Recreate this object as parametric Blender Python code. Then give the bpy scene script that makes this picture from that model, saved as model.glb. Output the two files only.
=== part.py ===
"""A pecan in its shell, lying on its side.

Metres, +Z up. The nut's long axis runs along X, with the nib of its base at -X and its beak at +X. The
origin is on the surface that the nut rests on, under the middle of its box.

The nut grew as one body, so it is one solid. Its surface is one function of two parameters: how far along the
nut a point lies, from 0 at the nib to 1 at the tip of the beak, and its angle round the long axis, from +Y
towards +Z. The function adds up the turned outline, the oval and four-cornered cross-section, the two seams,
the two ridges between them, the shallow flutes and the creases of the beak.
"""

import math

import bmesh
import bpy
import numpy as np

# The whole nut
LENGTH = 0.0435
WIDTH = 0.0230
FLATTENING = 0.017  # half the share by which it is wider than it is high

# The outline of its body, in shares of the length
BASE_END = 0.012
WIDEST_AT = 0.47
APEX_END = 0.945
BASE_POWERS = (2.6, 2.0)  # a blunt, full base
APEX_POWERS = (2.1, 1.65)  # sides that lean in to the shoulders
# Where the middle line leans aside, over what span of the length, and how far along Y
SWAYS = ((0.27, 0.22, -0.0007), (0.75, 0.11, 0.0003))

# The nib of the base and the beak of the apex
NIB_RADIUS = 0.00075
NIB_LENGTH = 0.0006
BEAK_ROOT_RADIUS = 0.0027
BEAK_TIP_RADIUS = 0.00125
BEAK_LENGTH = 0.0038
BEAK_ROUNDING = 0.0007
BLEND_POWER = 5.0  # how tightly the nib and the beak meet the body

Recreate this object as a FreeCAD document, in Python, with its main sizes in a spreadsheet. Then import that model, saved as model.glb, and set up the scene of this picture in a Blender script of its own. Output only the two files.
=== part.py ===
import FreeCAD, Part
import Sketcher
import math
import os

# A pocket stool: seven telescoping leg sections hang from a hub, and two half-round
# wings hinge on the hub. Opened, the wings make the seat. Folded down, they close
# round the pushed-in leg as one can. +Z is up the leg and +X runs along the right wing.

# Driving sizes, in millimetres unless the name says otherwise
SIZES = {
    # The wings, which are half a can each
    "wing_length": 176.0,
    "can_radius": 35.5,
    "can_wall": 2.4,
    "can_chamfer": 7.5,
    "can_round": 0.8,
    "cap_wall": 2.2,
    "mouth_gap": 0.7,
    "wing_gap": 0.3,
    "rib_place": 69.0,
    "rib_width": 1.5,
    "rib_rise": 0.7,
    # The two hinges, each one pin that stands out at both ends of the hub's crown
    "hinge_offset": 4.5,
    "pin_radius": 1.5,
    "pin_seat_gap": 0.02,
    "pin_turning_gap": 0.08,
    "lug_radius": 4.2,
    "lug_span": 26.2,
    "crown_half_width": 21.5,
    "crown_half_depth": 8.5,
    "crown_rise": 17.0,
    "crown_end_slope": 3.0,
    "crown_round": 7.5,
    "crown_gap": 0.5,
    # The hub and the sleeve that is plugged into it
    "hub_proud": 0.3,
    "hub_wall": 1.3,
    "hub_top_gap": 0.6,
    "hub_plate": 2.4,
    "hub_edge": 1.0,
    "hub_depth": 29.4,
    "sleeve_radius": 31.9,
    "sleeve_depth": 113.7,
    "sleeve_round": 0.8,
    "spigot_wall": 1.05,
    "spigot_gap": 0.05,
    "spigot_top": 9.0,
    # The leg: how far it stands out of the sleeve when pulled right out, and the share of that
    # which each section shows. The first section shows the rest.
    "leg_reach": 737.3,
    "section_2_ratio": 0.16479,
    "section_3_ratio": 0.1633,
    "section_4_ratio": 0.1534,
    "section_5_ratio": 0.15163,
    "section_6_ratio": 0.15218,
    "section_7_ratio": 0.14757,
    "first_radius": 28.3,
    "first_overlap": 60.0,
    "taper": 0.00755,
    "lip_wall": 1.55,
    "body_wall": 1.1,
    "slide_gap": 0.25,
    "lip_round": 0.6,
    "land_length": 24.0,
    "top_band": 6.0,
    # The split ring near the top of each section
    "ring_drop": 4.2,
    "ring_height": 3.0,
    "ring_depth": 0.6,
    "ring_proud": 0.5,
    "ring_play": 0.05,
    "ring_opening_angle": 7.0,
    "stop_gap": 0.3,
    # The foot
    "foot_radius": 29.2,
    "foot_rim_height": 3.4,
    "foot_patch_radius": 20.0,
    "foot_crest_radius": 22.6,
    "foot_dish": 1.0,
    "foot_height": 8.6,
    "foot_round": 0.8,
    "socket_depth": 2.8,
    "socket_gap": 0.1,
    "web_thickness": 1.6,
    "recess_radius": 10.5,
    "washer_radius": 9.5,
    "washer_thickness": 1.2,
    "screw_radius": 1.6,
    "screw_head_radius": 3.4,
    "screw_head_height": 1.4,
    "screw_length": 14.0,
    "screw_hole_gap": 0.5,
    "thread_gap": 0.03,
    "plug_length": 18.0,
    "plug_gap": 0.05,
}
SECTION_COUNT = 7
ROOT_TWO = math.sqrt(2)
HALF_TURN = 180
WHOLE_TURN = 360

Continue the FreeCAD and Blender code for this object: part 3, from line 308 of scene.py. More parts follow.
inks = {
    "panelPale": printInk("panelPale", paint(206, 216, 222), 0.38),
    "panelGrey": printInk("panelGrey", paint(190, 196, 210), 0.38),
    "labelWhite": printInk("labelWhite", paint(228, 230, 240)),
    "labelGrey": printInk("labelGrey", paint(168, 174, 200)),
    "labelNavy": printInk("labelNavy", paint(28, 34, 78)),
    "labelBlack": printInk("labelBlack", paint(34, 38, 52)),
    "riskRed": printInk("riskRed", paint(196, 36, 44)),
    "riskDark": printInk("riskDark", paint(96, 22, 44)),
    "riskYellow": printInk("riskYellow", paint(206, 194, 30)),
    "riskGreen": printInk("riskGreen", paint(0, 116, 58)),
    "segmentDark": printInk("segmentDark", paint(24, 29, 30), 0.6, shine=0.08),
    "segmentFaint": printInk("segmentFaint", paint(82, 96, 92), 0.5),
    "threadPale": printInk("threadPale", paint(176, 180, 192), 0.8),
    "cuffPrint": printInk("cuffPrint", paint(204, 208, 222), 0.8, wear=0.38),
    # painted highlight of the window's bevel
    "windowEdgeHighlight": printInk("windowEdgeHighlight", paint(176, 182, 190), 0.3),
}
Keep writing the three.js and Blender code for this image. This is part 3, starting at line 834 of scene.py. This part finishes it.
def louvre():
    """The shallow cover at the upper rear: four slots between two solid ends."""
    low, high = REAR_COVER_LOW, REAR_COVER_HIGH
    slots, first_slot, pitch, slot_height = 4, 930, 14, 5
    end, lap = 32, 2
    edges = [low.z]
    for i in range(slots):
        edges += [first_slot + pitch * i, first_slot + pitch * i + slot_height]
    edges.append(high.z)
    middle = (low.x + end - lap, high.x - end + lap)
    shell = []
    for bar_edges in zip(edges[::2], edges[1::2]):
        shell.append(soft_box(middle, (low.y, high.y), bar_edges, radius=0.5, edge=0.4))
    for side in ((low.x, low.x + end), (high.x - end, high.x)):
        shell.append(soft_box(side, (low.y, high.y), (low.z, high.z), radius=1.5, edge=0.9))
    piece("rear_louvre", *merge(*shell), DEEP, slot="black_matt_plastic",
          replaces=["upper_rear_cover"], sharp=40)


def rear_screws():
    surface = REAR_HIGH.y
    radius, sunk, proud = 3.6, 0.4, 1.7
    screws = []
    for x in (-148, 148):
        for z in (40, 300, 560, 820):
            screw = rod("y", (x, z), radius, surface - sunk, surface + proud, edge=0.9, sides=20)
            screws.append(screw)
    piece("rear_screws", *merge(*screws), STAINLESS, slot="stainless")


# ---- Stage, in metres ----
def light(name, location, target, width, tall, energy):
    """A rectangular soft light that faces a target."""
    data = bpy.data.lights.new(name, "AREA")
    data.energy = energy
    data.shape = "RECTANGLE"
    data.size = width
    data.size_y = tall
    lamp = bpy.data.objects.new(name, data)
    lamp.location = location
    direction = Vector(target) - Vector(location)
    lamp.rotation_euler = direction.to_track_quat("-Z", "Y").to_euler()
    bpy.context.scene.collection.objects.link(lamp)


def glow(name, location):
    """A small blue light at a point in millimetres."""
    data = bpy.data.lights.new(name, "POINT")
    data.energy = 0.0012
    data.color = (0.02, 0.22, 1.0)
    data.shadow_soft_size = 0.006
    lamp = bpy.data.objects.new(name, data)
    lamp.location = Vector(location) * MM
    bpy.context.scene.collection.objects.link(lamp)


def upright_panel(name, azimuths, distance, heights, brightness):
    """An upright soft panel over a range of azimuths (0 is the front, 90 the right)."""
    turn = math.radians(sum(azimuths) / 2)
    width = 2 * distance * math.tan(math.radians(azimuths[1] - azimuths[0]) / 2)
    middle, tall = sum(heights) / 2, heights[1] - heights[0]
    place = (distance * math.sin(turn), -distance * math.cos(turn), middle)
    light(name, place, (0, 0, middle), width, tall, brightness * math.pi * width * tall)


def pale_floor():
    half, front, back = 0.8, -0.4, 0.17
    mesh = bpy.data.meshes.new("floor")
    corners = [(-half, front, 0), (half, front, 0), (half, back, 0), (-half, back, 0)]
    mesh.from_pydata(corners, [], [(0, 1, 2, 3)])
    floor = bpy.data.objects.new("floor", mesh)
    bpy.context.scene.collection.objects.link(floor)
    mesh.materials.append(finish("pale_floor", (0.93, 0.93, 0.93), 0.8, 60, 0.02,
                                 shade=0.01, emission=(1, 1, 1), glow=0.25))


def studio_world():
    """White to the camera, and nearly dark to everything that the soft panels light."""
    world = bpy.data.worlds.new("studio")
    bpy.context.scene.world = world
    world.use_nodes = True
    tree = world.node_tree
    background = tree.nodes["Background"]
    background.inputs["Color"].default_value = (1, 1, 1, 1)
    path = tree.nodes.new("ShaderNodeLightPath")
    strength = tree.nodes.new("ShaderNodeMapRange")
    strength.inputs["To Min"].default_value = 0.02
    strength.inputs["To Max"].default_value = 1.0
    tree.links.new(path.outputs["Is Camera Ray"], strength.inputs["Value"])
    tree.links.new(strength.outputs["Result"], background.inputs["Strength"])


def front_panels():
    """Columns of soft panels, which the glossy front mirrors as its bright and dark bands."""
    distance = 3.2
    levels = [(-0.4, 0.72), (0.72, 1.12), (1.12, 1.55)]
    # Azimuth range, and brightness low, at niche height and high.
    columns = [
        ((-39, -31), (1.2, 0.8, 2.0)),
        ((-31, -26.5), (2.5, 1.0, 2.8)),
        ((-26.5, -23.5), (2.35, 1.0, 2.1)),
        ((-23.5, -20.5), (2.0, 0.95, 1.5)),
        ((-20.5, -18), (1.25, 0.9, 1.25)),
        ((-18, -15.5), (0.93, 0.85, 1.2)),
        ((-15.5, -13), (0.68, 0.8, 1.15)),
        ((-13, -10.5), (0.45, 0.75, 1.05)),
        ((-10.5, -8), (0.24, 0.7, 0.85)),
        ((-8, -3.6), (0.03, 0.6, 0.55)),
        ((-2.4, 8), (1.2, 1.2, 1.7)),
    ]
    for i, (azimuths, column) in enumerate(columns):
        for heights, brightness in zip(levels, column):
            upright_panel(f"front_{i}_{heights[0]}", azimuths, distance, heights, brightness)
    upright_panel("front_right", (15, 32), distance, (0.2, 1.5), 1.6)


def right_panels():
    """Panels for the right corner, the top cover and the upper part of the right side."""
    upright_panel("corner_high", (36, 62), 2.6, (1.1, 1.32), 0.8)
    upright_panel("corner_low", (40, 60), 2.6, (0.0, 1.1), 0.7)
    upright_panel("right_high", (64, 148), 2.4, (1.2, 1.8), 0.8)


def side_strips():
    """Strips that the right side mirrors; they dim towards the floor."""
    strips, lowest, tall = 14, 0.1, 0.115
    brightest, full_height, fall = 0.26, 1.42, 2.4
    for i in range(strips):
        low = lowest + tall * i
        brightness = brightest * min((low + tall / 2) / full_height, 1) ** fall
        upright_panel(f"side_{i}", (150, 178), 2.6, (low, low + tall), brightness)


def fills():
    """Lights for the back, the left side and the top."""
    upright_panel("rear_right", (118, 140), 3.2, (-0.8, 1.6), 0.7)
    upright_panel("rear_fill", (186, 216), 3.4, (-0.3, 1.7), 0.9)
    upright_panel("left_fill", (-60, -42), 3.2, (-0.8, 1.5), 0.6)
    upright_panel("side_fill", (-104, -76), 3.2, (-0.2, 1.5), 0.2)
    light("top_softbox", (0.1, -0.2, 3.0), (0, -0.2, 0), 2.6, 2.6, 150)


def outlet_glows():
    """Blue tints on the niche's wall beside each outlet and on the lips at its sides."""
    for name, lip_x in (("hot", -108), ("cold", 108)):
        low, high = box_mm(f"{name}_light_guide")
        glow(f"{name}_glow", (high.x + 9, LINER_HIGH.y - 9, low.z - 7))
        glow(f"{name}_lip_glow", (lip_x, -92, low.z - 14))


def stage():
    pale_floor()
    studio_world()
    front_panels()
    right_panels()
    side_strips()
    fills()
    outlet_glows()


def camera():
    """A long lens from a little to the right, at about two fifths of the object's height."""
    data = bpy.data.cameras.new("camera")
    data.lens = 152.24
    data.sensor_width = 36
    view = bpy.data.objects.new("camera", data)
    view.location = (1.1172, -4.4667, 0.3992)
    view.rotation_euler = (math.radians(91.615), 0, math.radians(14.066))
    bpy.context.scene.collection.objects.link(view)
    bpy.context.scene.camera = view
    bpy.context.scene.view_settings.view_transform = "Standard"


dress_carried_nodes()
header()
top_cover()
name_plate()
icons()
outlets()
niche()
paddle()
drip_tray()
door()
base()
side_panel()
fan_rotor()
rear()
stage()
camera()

━━━━━━━━━━━━━━━━

Aim of the exercise |
Quote nothing but the lines that run from the line containing "Recreate this object as a" through the line containing "# round the", keeping both of them word for word.

Task result |
Recreate this object as a FreeCAD document, in Python, with its main sizes in a spreadsheet. Then import that model, saved as model.glb, and set up the scene of this picture in a Blender script of its own. Output only the two files.
=== part.py ===
import FreeCAD, Part
import Sketcher
import math
import os

# A pocket stool: seven telescoping leg sections hang from a hub, and two half-round
# wings hinge on the hub. Opened, the wings make the seat. Folded down, they close
# round the pushed-in leg as one can. +Z is up the leg and +X runs along the right wing.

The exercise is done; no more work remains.